Мы всё еще переживаем субботние события на площади полковника Бальтазара. Вечером мы с Усилем и Норманом сидим в столовой и рассказываем друг другу о происходившем накануне, со всеми подробностями, как будто мы не провели вместе те семь часов и не насмотрелись сполна на охваченную истерией толпу. Все это – разговор из серии «а помнишь, как», цель которого сводится исключительно к тому, чтобы похлопать друг друга по спине.
Потом Ларс Норман показывает фотографию своей жены. Улыбающаяся брюнетка с любовью смотрит в объектив. У них позади первый год супружества, но они знакомы еще с лицея. Ларс говорит, что, когда он вернется из миссии, они постараются завести ребенка. Он крайне спокойный парень. В армию попал лишь потому, что в его о́круге не было другой работы. На севере Раммы в самом деле плохо с заводами и фирмами, и, если по знакомству не устроиться в компанию по производству сосисок или йогуртов, приходится как-то справляться.

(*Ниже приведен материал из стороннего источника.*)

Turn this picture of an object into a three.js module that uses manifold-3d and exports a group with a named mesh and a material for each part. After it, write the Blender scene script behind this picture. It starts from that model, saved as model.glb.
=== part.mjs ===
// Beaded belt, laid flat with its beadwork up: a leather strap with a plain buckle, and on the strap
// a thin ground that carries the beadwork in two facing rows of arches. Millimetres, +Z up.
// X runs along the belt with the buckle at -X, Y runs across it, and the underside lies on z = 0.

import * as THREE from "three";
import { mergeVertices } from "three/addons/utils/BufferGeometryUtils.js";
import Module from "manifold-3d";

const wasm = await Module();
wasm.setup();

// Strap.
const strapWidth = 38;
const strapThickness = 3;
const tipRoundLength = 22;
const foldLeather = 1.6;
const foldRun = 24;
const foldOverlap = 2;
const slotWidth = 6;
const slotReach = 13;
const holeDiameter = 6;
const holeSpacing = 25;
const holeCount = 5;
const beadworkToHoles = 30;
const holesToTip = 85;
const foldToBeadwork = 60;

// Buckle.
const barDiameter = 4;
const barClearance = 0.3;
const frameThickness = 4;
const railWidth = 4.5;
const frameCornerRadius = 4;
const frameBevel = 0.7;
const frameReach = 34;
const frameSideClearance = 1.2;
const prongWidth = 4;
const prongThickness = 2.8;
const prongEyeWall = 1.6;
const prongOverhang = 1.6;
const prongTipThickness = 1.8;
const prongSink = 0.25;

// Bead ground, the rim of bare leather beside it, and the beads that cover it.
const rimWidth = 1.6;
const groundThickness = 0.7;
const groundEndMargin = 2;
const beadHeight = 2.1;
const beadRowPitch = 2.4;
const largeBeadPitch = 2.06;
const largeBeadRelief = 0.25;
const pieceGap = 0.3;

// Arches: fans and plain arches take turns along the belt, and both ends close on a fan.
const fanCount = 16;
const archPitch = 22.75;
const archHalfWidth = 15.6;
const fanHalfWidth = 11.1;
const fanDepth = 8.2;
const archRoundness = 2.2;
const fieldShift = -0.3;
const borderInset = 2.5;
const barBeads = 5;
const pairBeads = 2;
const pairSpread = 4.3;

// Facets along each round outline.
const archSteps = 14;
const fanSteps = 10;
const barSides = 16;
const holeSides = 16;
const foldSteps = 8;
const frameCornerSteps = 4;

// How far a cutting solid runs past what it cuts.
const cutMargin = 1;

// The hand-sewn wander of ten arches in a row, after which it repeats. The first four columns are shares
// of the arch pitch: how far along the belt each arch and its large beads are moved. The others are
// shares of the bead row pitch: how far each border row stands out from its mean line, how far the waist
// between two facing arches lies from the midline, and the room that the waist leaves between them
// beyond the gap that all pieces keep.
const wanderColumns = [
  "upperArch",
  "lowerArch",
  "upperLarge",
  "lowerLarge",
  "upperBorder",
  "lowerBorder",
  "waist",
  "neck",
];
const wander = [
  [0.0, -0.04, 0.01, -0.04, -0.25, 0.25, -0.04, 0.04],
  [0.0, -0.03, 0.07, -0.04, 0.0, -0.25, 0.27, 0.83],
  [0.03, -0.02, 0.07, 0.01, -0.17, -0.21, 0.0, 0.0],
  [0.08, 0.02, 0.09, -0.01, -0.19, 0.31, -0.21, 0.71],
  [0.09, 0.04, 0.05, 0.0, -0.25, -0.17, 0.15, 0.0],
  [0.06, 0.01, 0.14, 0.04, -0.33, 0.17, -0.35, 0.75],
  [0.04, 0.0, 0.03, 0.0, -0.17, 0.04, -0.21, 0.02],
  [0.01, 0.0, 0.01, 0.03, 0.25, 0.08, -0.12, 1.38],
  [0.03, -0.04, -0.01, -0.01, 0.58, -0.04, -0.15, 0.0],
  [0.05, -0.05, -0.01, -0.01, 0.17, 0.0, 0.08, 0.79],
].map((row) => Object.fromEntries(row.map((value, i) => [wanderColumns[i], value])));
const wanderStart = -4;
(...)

Петер Усиль – полная противоположность Ларса. Он то и дело меняет «невест», покупает модные шмотки и любит развлекаться. Он рассказывает, как однажды проснулся в поезде через сто километров после нужной ему станции, без гроша за душой. Высадившись на ближайшей станции, заговорил с мотоциклисткой, которая заправляла свою «хонду» на ближайшей парковке, после чего они встречались полгода, поскольку Петер любит мотоциклы не меньше чем девушек. Он читает все, что ему попадется в руки о гоночных мотоциклах, и уже дважды расшибся, пытаясь показать, на что способен. Но об армии он мечтал с детства и старается работать не покладая рук. Впрочем, для него это не просто работа – скорее, как он выражается, очередной «экстремальный спорт».
Когда приходит моя очередь, появляется Лотти и уводит с собой Усиля. Ларс Норман протирает очки и смотрит на меня, словно пытаясь понять, что мы тут делаем. На него наваливается усталость – суббота полностью нас выпотрошила, и обоим нужно отдохнуть. И все же он спрашивает про мою жизнь. Я знаю, что товарищи по роте считали меня чудаком. Не помогла и служба в территориальной обороне. Лишь после операции «Юкка» ко мне стали относиться с уважением.
– Что мне тебе сказать, Ларс? – криво усмехаюсь я. – Я пытался учиться, но к чертям забросил учебу. Немного ездил по стране, не зная, куда себя девать. Основал фирму, которая помогала людям возмещать ущерб, и через год обанкротился. Несколько лет работал в бюро по трудоустройству. За это время успел познакомиться с будущей женой и через три года развелся. В общем, обычное дерьмо. Ничего интересного.
– У тебя есть дети?
– Сын, Томас. Скоро ему исполнится пять, но фото я тебе не покажу, поскольку видел его только раз в жизни.
– Да ты что?! Видать, ты всерьез набедокурил, раз жена тебе дала полный от ворот поворот.
– Можно и так сказать, но я предпочитаю не говорить на эту тему, – спокойно отвечаю я, хотя тоска сжимает горло. – В армию я попал примерно как ты, Ларс, – просто некуда было податься.
– И что, понравилось?
– Наверняка бы понравилось, но в коденском гарнизоне был у нас один хер, штабной сержант. Его звали Малькольм Ветт, и он доебался до меня из-за того, что я не хотел прикрывать его левые делишки. В конце концов я попросил перевести меня в ВТО и вернулся в Рамму, где занимался обучением новобранцев. Ничего особо не происходило, и я подал бумаги в МСАРР. И все равно меня взяли только потому, что какой-то капрал сломал руку.
– Значит, подставляешь шею за кого-то другого?
– Все мы подставляем шею за тех, кто сейчас отправляет ребятишек на каникулы. Кто побогаче, едет в горы покататься на лыжах, а кто победнее, смотрит телевизор. А мы сидим в этой засранной стране и не знаем, что будет завтра.
– Этого мы никогда не знаем, – философски констатирует Ларс. – Знаешь, Маркус, ты говоришь немного как Голя. И это, собственно, комплимент. Когда я его в первый раз увидел, то едва не обосрался со страху, но нам повезло, что мы служим под его началом.
– Пожалуй, да, – киваю я. – В любом случае, я рад, что сюда попал. Мне тридцать три года, я самый старший из капралов. А должность инструктора в территориальной обороне мне, честно говоря, давно обрыдла.